Freud’s theory can be interestingly explored in relation to the role of culturally repressed misogyny and sexism in Angela Carter’s short story ‘The Bloody Chamber’. One of the central themes in Carter’s story is the role of women in society. Carter’s representation of that role draws on the uncanny in its chilling portrayal of arguably outdated modes of thought. Seen through the lens of Freud’s uncanny, sexism itself becomes a tool of terror.

In discussing the experience of the uncanny, Freud argues that ‘what is involved is an actual repression of some content of thought and a return of the repressed content.’ The notion of the return of the culturally repressed is established early on in ‘The Bloody Chamber’ in the contrast between the mother and the daughter. The mother is a woman who ‘had outfaced a junkful of Chinese pirates, nursed a village through a visitation of the plague, shot a man-eating tiger with her own hand’ and married for love, while the daughter has simply ‘ceased to be her child in becoming his wife.’ The freedom and independence experienced by the mother is absent from the life of the daughter, who instead changes from one prescribed role to another. In this contrast, we see the first, relatively benign suggestion of a return to older gender roles.
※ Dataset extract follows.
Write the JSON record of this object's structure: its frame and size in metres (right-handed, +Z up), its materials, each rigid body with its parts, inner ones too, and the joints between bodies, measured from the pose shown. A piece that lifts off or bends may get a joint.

The idea of the woman as the property of her husband is a familiar one. It is widely accepted as part of the history of Western culture, and as something we have moved away from over recent decades. It can, however, be argued that this way of thinking about women has been repressed rather than overcome, and that is very much what Carter’s story suggests. The Marquis’ self-proclaimed status as a ‘connoisseur’ of women, foregrounds his outdated objectification of the female, which is rendered even more sinister through his ardour for collecting; his ‘gallery of beautiful women.’ This supposedly extinct attitude towards women is the driving force behind the narrative, and also the means through which Carter’s story produces the effects of the uncanny on its readers. The Marquis is a danger because he represents these culturally repressed views.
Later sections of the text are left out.